An Arab-mediated truce led to declarations from both sides that Yemen would shortly be reunified, but the parameters for a political union could not be worked out at the time.
In 1978, Saleh was ensconced at the helm of a political order he had helped to establish as a coup participant four years earlier. It was a dozen years later that the two countries became one, when the Soviet Union was headed towards extinction and after the leadership of the DPRY's ruling party had more or less devoured itself.
Overall, the consequences of the attempted synthesis between Marxism and Arab nationalism were less than impressive, yet the legacy of the DPRY was not entirely bereft of redeeming features, notably systems of universal healthcare and education. The pattern of the 1970s was reversed in the 1990s when reunification was followed four years later by a civil war, and secessionist tendencies have simmered in the south ever since.
They haven't attracted much international concern, which has lately been focused on the outfit that calls itself Al Qaeda in the Arab Peninsula (AQAP) — even though most analysts suspect its strength has been exaggerated by Saleh as well as the Americans, albeit for somewhat different reasons. Although the outfit's strength in Yemen has been estimated at not much more than a couple of hundred, efforts to eliminate it by the usual means — aerial bombardment — have led to substantial civilian casualties.
That's hardly an unusual consequence, but it's worth noting that AQAP's complete destruction would have negated Saleh's relevance as an over-eager ally in the so-called 'war on terror'. In that capacity, he was able until fairly recently to count on Washington's reluctance to dispense with his services, which included a willingness to take the credit for US military operations.
It was reported this week that Saleh was recuperating in Riyadh following successful operations. His wounds will heal much more rapidly than the fractures he leaves behind in Yemeni society, including an extraordinary tendency towards corruption that kept tribal leaders in clover even as the masses starved. His opponents in the Al Ahmar clan are among the richest businessmen in the Arab world's poorest nation.

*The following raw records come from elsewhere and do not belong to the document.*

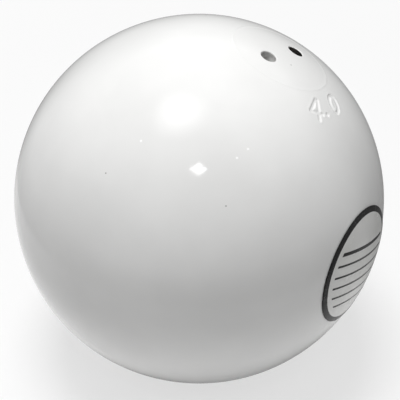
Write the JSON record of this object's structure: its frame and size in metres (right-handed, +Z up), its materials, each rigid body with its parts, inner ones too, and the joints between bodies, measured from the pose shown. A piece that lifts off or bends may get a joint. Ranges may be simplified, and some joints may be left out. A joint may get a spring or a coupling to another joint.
{
  "type": "shot put",
  "caption": "White enamelled iron ball for putting, with a screwed plug over a lead filled bore, two spanner holes and a blank round label.",
  "frame": {"origin": "centre of the ball", "axes": "+Z up as the ball lies in the picture, the plug's axis leans 25.1 degrees from +Z towards +X, and the picture looks along +Y and down"},
  "size_m": [0.102, 0.102, 0.102],
  "materials": {
    "enamel": "thick white gloss enamel over turned iron",
    "plug_enamel": "white gloss enamel on the face, bare turned steel on the thread",
    "rubber": "dull moulded rubber",
    "lead": "dull grey cast or rolled lead",
    "label": "white vinyl with a printed black border"
  },
  "bodies": {
    "ball": {"ball_body": "enamel", "lead_slug": "lead", "trim_disc_1": "lead", "trim_disc_2": "lead", "trim_disc_3": "lead", "label_disc": "label"},
    "wad": {"packing_wad": "rubber"},
    "plug": {"threaded_plug": "plug_enamel"}
  },
  "joints": [
    {"name": "plug_rise", "type": "slide", "parent": "ball", "child": "wad", "axis": [0.4242, 0, 0.9056], "range_m": [0, 0.012]},
    {"name": "plug_turn", "type": "hinge", "parent": "wad", "child": "plug", "pos_m": [0, 0, 0], "axis": [0.4242, 0, 0.9056], "range_deg": [0, 1440]}
  ],
  "couplings": [
    {"joint": "plug_rise", "follows": "plug_turn", "m_per_rad": 0.00047746}
  ]
}
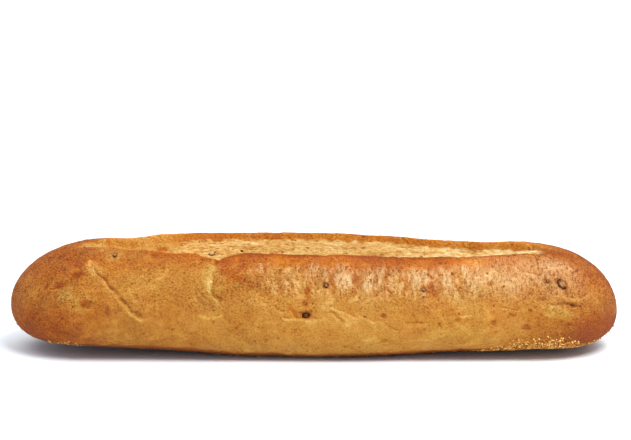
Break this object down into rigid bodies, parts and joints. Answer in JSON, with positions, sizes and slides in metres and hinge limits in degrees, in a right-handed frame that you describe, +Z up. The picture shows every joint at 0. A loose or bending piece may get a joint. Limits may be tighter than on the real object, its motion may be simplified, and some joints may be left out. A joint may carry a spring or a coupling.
{
  "type": "wheat roll",
  "caption": "Long oval wheat roll with a torn cut along its top, folds in the crust and coarse semolina along its flattened underside.",
  "frame": {"origin": "on the board under the middle of the roll", "axes": "+X along the roll, -Y towards its shown side, +Z up"},
  "size_m": [0.28, 0.0668, 0.0527],
  "materials": {
    "crust": "baked crust, golden brown with a faint sheen, darker along the lips of the cut and at the tips, pale torn crumb inside the cut"
  },
  "bodies": {
    "root": {"wheat_roll": "crust"}
  },
  "joints": []
}
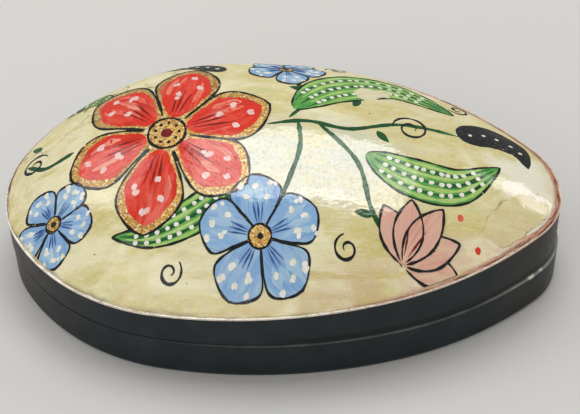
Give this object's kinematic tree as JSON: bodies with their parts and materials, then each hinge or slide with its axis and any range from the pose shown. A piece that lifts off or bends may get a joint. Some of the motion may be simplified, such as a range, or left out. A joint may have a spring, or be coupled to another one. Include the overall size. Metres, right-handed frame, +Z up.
{
  "type": "trinket box",
  "caption": "Egg-shaped black lacquered trinket box whose hinged lid carries a domed, polished mussel shell with painted decoration.",
  "frame": {"origin": "on the flat underside, in the middle of the outline's length and width", "axes": "+X along the length to the narrower end, +Y to the hinge at the back, +Z up"},
  "size_m": [0.1299, 0.0833, 0.0388],
  "materials": {
    "black_lacquer": "black lacquer, rubbed to a soft gloss",
    "nacre": "polished mother of pearl under clear lacquer",
    "hinge_brass": "dull, lightly tarnished"
  },
  "bodies": {
    "base": {"base_wall": "black_lacquer", "base_floor": "black_lacquer", "base_lip": "black_lacquer", "hinge_leaf_base": "hinge_brass", "hinge_pin": "hinge_brass", "base_leaf_nails": "hinge_brass"},
    "lid": {"lid_band": "black_lacquer", "lid_strip": "black_lacquer", "shell_valve": "nacre", "hinge_leaf_lid": "hinge_brass", "lid_leaf_nails": "hinge_brass"}
  },
  "joints": [
    {"name": "lid_hinge", "type": "hinge", "parent": "base", "child": "lid", "pos_m": [-0.00963, 0.04132, 0.0106], "axis": [-1, 0, 0], "range_deg": [0, 138]}
  ]
}
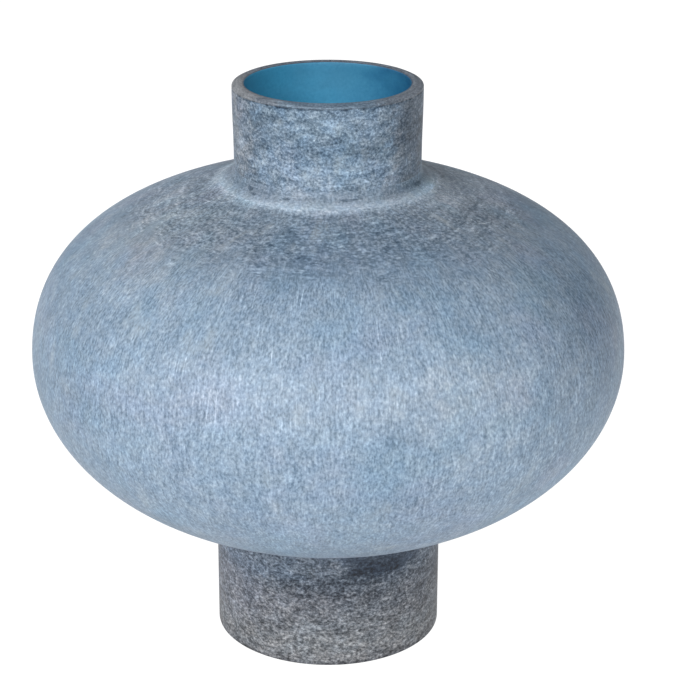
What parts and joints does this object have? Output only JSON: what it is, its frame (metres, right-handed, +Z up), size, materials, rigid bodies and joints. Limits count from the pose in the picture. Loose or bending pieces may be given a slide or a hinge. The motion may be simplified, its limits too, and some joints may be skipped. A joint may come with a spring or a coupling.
{
  "type": "glass vase",
  "caption": "Blown glass vase with a wide squat belly on a cylindrical foot, a short neck and an open mouth, frosted outside over clear blue glass.",
  "frame": {"origin": "middle of the foot's underside, on the surface that the vase stands on", "axes": "+Z up along the vase's axis of revolution; X and Y are any two directions across it"},
  "size_m": [0.27, 0.27, 0.262],
  "materials": {
    "clear_blue_glass": "satin, transparent blue",
    "brushed_charcoal_glass": "matt, brushed round the foot, speckled",
    "ground_blue_glass": "ground satin",
    "frosted_blue_glass": "matt, frosted, brushed from top to bottom, speckled",
    "pale_blue_glass": "matt, worn pale",
    "brushed_slate_glass": "matt, brushed round the neck, speckled",
    "smoked_lip_glass": "ground satin"
  },
  "bodies": {
    "root": {"inner_vessel": "clear_blue_glass", "foot_sleeve": "brushed_charcoal_glass", "base_disc": "ground_blue_glass", "belly_shell": "frosted_blue_glass", "neck_collar": "pale_blue_glass", "neck_sleeve": "brushed_slate_glass", "lip_ring": "smoked_lip_glass"}
  },
  "joints": []
}
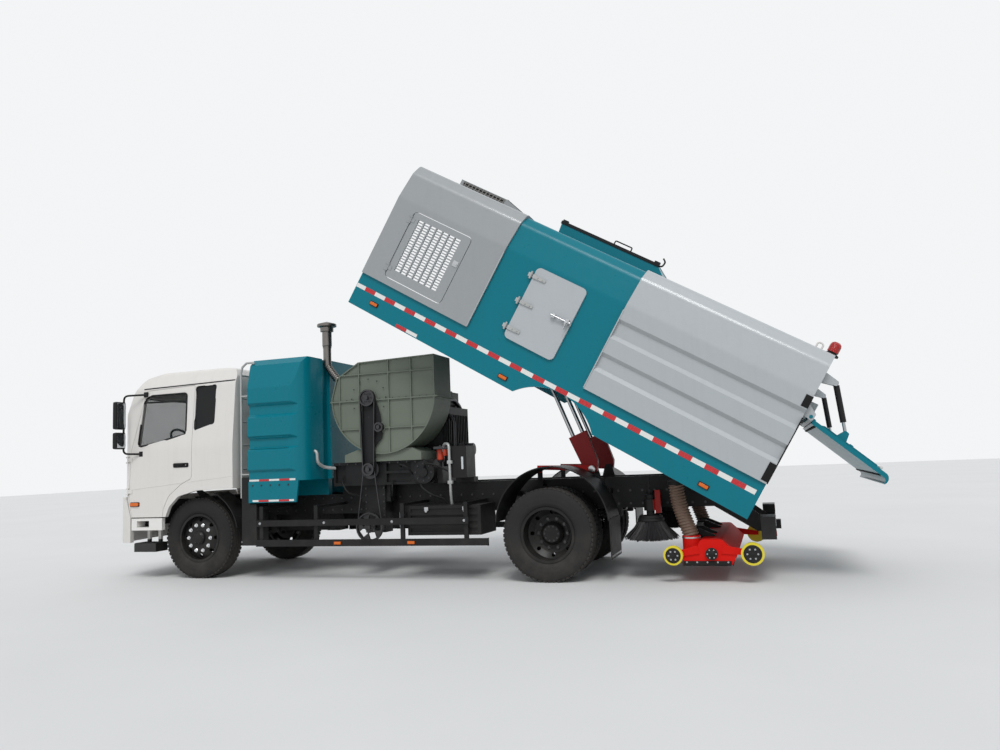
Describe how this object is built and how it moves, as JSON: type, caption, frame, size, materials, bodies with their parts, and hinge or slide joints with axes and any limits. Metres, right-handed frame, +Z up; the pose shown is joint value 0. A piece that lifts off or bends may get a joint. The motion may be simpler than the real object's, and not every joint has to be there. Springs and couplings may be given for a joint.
{
  "type": "suction street sweeper truck with tipping hopper",
  "caption": "Suction street sweeper truck with tilting cab, fan set behind the water tank, tipping hopper with open tailgate, side brushes and suction nozzle.",
  "frame": {"origin": "on the ground under the middle of the vehicle's box", "axes": "+X rearward, +Y to the vehicle's right, +Z up"},
  "size_m": [9.5199, 2.94, 4.9771],
  "materials": {
    "cab_white": "gloss",
    "teal": "gloss",
    "panel_grey": "gloss",
    "chassis_black": "satin",
    "fan_green": "satin",
    "signal_red": "gloss",
    "wheel_paint": "dusty satin",
    "tyre": "matt",
    "caster_yellow": "matt",
    "hose": "matt",
    "bristle": "matt",
    "black_plastic": "matt",
    "grey_plastic": "matt",
    "steel": "brushed",
    "iron": "rough",
    "glass": "clear",
    "lamp": "clear"
  },
  "bodies": {
    "chassis": {"frame_rails": "chassis_black", "subframe": "chassis_black", "front_axle": "iron", "rear_axle": "iron", "engine_block": "iron", "front_bumper": "cab_white", "headlamps": "lamp", "step_panels": "cab_white", "water_tank": "teal", "ladder": "chassis_black", "intake_duct": "grey_plastic", "precleaner_stack": "chassis_black", "fan_housing": "fan_green", "belt_drive": "chassis_black", "aux_engine": "iron", "side_tanks": "chassis_black", "side_guards": "chassis_black", "mudguards": "black_plastic", "rear_bumper": "chassis_black", "suction_hoses": "hose"},
    "cab": {"cab_shell": "cab_white", "cab_glass": "glass", "cab_trim": "black_plastic", "cab_interior": "grey_plastic"},
    "hopper": {"hopper_body": "teal", "hopper_hood": "panel_grey", "hopper_rear": "panel_grey"},
    "hatch": {"hatch": "teal"},
    "tailgate": {"tailgate": "panel_grey"},
    "tailgate_cylinders": {"tailgate_cylinders": "chassis_black"},
    "tailgate_rods": {"tailgate_rods": "steel"},
    "hoist_sleeves": {"hoist_sleeves": "signal_red"},
    "hoist_rods": {"hoist_rods": "steel"},
    "nozzle": {"nozzle": "signal_red"},
    "knuckle_left": {"knuckle_left": "iron"},
    "wheel_front_left": {"front_tyre_left": "tyre", "front_rim_left": "wheel_paint"},
    "wheel_rear_left": {"rear_tyres_left": "tyre", "rear_rims_left": "wheel_paint"},
    "door_left": {"door_left": "cab_white", "door_glass_left": "glass", "mirror_left": "black_plastic"},
    "louvre_door_left": {"louvre_door_left": "panel_grey"},
    "brush_arm_left": {"brush_arm_left": "signal_red"},
    "brush_left": {"brush_left": "bristle"},
    "caster_front_left": {"caster_front_left": "caster_yellow"},
    "caster_rear_left": {"caster_rear_left": "caster_yellow"},
    "knuckle_right": {"knuckle_right": "iron"},
    "wheel_front_right": {"front_tyre_right": "tyre", "front_rim_right": "wheel_paint"},
    "wheel_rear_right": {"rear_tyres_right": "tyre", "rear_rims_right": "wheel_paint"},
    "door_right": {"door_right": "cab_white", "door_glass_right": "glass", "mirror_right": "black_plastic"},
    "louvre_door_right": {"louvre_door_right": "panel_grey"},
    "brush_arm_right": {"brush_arm_right": "signal_red"},
    "brush_right": {"brush_right": "bristle"},
    "caster_front_right": {"caster_front_right": "caster_yellow"},
    "caster_rear_right": {"caster_rear_right": "caster_yellow"}
  },
  "joints": [
    {"name": "cab_tilt", "type": "hinge", "parent": "chassis", "child": "cab", "pos_m": [-4.615, 0, 1.11], "axis": [0, -1, 0], "range_deg": [0, 45]},
    {"name": "steer_left", "type": "hinge", "parent": "chassis", "child": "knuckle_left", "pos_m": [-3.41, -0.79, 0.515], "axis": [0, 0, 1], "range_deg": [-38, 38]},
    {"name": "front_wheel_spin_left", "type": "hinge", "parent": "knuckle_left", "child": "wheel_front_left", "pos_m": [-3.41, -0.967, 0.515], "axis": [0, 1, 0], "continuous": true},
    {"name": "rear_wheel_spin_left", "type": "hinge", "parent": "chassis", "child": "wheel_rear_left", "pos_m": [1.29, -0.892, 0.515], "axis": [0, 1, 0], "continuous": true},
    {"name": "door_left", "type": "hinge", "parent": "cab", "child": "door_left", "pos_m": [-4.455, -1.203, 1.35], "axis": [0, 0, -1], "range_deg": [0, 70]},
    {"name": "steer_right", "type": "hinge", "parent": "chassis", "child": "knuckle_right", "pos_m": [-3.41, 0.79, 0.515], "axis": [0, 0, 1], "range_deg": [-38, 38]},
    {"name": "front_wheel_spin_right", "type": "hinge", "parent": "knuckle_right", "child": "wheel_front_right", "pos_m": [-3.41, 0.967, 0.515], "axis": [0, 1, 0], "continuous": true},
    {"name": "rear_wheel_spin_right", "type": "hinge", "parent": "chassis", "child": "wheel_rear_right", "pos_m": [1.29, 0.892, 0.515], "axis": [0, 1, 0], "continuous": true},
    {"name": "door_right", "type": "hinge", "parent": "cab", "child": "door_right", "pos_m": [-4.455, 1.203, 1.35], "axis": [0, 0, 1], "range_deg": [0, 70]},
    {"name": "hopper_lift", "type": "hinge", "parent": "chassis", "child": "hopper", "pos_m": [2.99, 0, 1.065], "axis": [0, 1, 0], "range_deg": [-31, 10]},
    {"name": "hoist_swing", "type": "hinge", "parent": "chassis", "child": "hoist_sleeves", "pos_m": [1.7, 0, 1.215], "axis": [0, 1, 0], "range_deg": [-64, 21]},
    {"name": "hoist_reach", "type": "slide", "parent": "hoist_sleeves", "child": "hoist_rods", "axis": [-0.3631, 0, 0.9317], "range_m": [-0.38, 0.13]},
    {"name": "tailgate_close", "type": "hinge", "parent": "hopper", "child": "tailgate", "pos_m": [4.0974, 0, 1.6654], "axis": [0, 1, 0], "range_deg": [0, 79]},
    {"name": "tailgate_cylinder_swing", "type": "hinge", "parent": "hopper", "child": "tailgate_cylinders", "pos_m": [4.36515, 0, 1.99451], "axis": [0, 1, 0], "range_deg": [-1, 37]},
    {"name": "tailgate_cylinder_reach", "type": "slide", "parent": "tailgate_cylinders", "child": "tailgate_rods", "axis": [0.0967, 0, -0.9953], "range_m": [-0.005, 0.27]},
    {"name": "hatch_swing", "type": "hinge", "parent": "hopper", "child": "hatch", "pos_m": [1.1254, -1.251, 3.13617], "axis": [-0.515, 0, -0.8572], "range_deg": [0, 110]},
    {"name": "louvre_door_left", "type": "hinge", "parent": "hopper", "child": "louvre_door_left", "pos_m": [-0.35751, -1.251, 3.99803], "axis": [-0.515, 0, -0.8572], "range_deg": [0, 100]},
    {"name": "brush_reach_left", "type": "slide", "parent": "chassis", "child": "brush_arm_left", "axis": [0, -1, 0], "range_m": [0, 0.3]},
    {"name": "brush_spin_left", "type": "hinge", "parent": "brush_arm_left", "child": "brush_left", "pos_m": [2.38, -0.77, 0.69], "axis": [0, 0, 1], "continuous": true},
    {"name": "louvre_door_right", "type": "hinge", "parent": "hopper", "child": "louvre_door_right", "pos_m": [-0.35751, 1.251, 3.99803], "axis": [0.515, 0, 0.8572], "range_deg": [0, 100]},
    {"name": "brush_reach_right", "type": "slide", "parent": "chassis", "child": "brush_arm_right", "axis": [0, 1, 0], "range_m": [0, 0.3]},
    {"name": "brush_spin_right", "type": "hinge", "parent": "brush_arm_right", "child": "brush_right", "pos_m": [2.38, 0.77, 0.69], "axis": [0, 0, 1], "continuous": true},
    {"name": "nozzle_lift", "type": "slide", "parent": "chassis", "child": "nozzle", "axis": [0, 0, 1], "range_m": [-0.17, 0], "deforming": ["suction_hoses"]},
    {"name": "caster_front_spin_left", "type": "hinge", "parent": "nozzle", "child": "caster_front_left", "pos_m": [2.64, -1.118, 0.29], "axis": [0, 1, 0], "continuous": true},
    {"name": "caster_front_spin_right", "type": "hinge", "parent": "nozzle", "child": "caster_front_right", "pos_m": [2.64, 1.118, 0.29], "axis": [0, 1, 0], "continuous": true},
    {"name": "caster_rear_spin_left", "type": "hinge", "parent": "nozzle", "child": "caster_rear_left", "pos_m": [3.44, -1.118, 0.305], "axis": [0, 1, 0], "continuous": true},
    {"name": "caster_rear_spin_right", "type": "hinge", "parent": "nozzle", "child": "caster_rear_right", "pos_m": [3.44, 1.118, 0.305], "axis": [0, 1, 0], "continuous": true}
  ],
  "couplings": [
    {"joint": "steer_right", "follows": "steer_left", "ratio": 1},
    {"joint": "hoist_swing", "follows": "hopper_lift", "ratio": 2.0404},
    {"joint": "hoist_reach", "follows": "hopper_lift", "m_per_rad": 0.67679},
    {"joint": "tailgate_cylinder_swing", "follows": "tailgate_close", "ratio": 0.44871},
    {"joint": "tailgate_cylinder_reach", "follows": "tailgate_close", "m_per_rad": 0.19108}
  ]
}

The fact that they have devoted some of their resources to toppling him does not necessarily imply that they favour a truly democratic alternative any more than Saudi Arabia or the US. And it's far from clear what role will be played by the son and nephews Saleh has left behind in charge of Yemen's key security outfits in determining the blighted nation's future.
It's a nation whose estimated level of unemployment, at 40 per cent, is considerably higher than that of the worst culprits elsewhere in the Arab world. And a median age of less than 18 testifies to Yemen's stature as the Arab nation with the highest birthrate. Up to three-fourths of its denizens have never known a president other than Saleh.
Whether any sort of elections will be held within the next few months, and whether they'll throw up a reasonable alternative, remains to be seen. But then, the parameters of change haven't been established in Tunisia or Egypt, either. The situation in Libya and Syria remains fluid, and in Bahrain doctors and nurses who treated injured protesters face charges of treason.The Arab Spring has given way to the Arab summer. It is bound to be hot, but it'll nonetheless be a relief if it doesn't feature the sort of dirty dancing in which Saleh specialised.